BCNF – Understanding Why R1 is Not in BCNF

database-designnormalizationrelational-theory

Given that R(ABCDE)

AB->C

BC->D

CD-> E

DE->A

Since, B is the only attribute absent on the right-hand side, we would start with B.

{B}+ = B . Not a CK.

Next, we combine different attribute with B.

{AB}+ = AB = ABC = ABCD = ABCDE. This is a CK.

{BC}+ = BC = BCD = BCDE = BCDEA. This is a CK.

{BD}+ = BD . Not a CK.

{BE}+ = BE . Not a CK.

{BDE}+ = BDE = BDEA = BDEAC. This is a CK.

So, total number of CK/minimal keys are 03 (three).

Since, in some FDs, attributes are not dependent on keys, R is not in BCNF.


(1) Finding the violating FDs:

CD -> E and DE -> A are the violations of BCNF. Coz, in these FDs, attributes are nor dependent on keys.

(3) Decomposition:

Start with any one of the invalid FDs:CD -> E .

(i) Find the closure of CD and decompose:

R1 = {CD}+ = CD = CDE = CDEA = ACDE

R2 = (R - R1) + {CD} = (ABCDE - ACDE) + CD = BCD

Now, we will have to check to see whether both R1 and R2 in BCNF.

R1(ACDE), R2(BCD)

AB->C

BC->D

CD-> E

DE->A

I have a question, how did we know that R1 was not in BCNF and needs to be decomposed?

Since, CD->E is already applied in a decomposition, we don't need to use that again.
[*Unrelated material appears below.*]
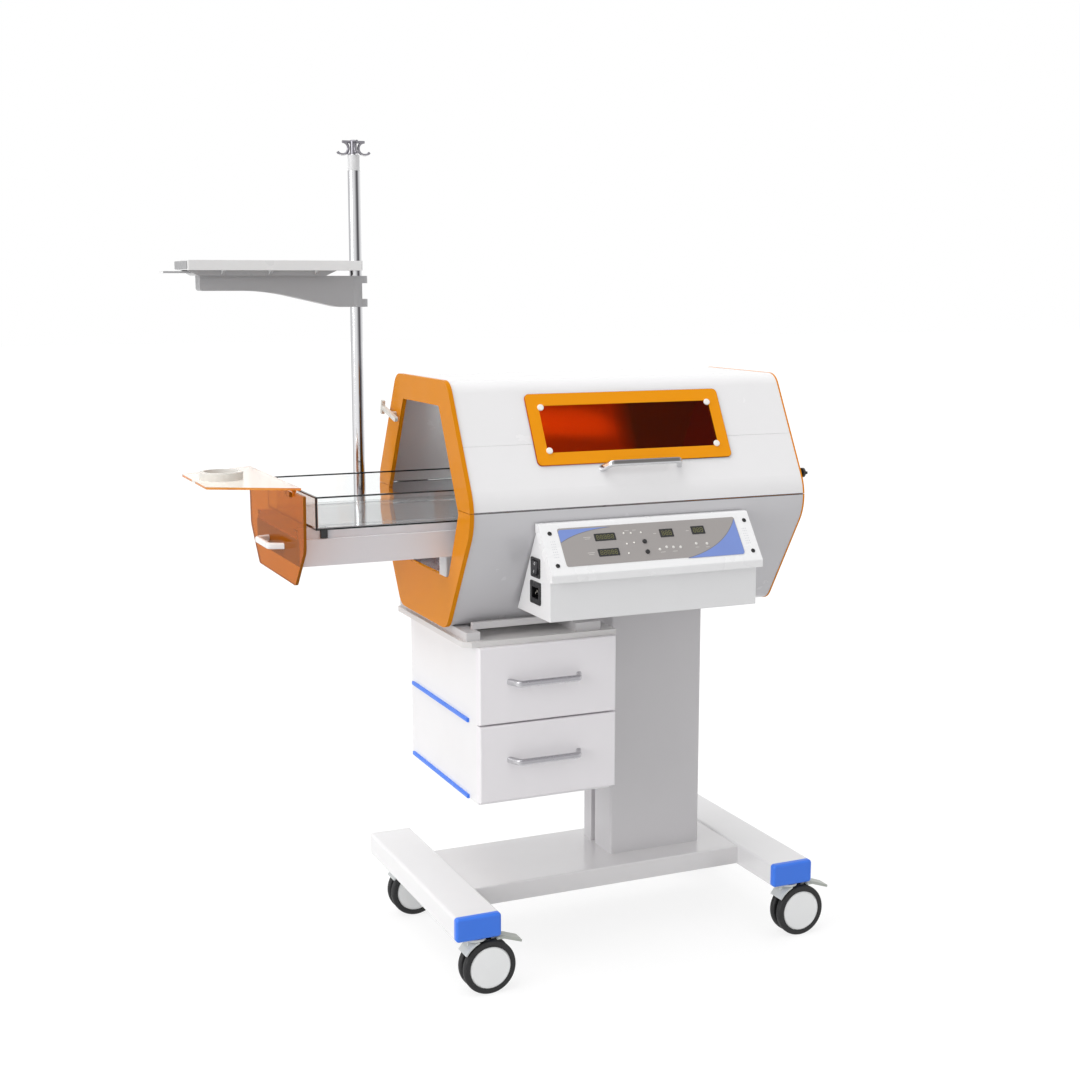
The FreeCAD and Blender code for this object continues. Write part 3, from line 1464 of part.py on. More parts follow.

Coz, it will produce the same result.

(1) Finding the violating FDs:

DE->A is violating the BCNF and it is also not applied yet.

(2) Decomposision:

Start with DE->A.

(i) Find the closure of DE and decompose:

R3 = {DE}+ = DEA = ADE.

R4 = (R1 - R3) + {DE} = (ACDE - ADE) + {DE} = CDE.

So, our final BCNF decompositions are,

R2{BCD}, 
R3{ADE},
R4{CDE}.

Best Answer

You are asking:

I have a question, how did we know that R1 was not in BCNF and needs to be decomposed?

In the BCNF Decomposition Algorithm, when a relation is decomposed, one should find the dependencies of the subschemas, in this case R1(ACDE) and R2(BCD).

Let’s start from R1. To find the dependencies that hold in R1, one should actually project the original dependencies over the subschema, but, for simplicity, we would consider only those dependencies in which all the attributes are present in the subschema.

So, in R1 the dependencies {C D → E, D E → A} hold, C D is the key, and the algorithm continues by searching if the dependency D E → A violates the BCNF (of course the first one does not violates it since C D is the key of R1).

And it is easy to see that D E → A violates the BCNF since D E is not a superkey of the relation, so that now R1 must be decomposed.

So, the answer to your question is:

The algorithm knows that R1 is not in BCNF simply by checking if the dependencies that hold in R1 have a determinant which is not a superkey of R1.


From comments:

After the 1st decomposition, we should calculate the minimal keys again. Am I correct?

We know the key of R1 because of the way in which it is built (as the closure of the determinant of the original dependency CD -> E). We must find the key of R2, instead.

Which part of my answer needs to be corrected?

Simply cancel the sentence "Since, CD->E is already applied in a decomposition, we don't need to use that again. It will produce the same result.", and continue with "(1) Finding the violating FDs: DE->A is violating the BCNF and it is also not applied yet..."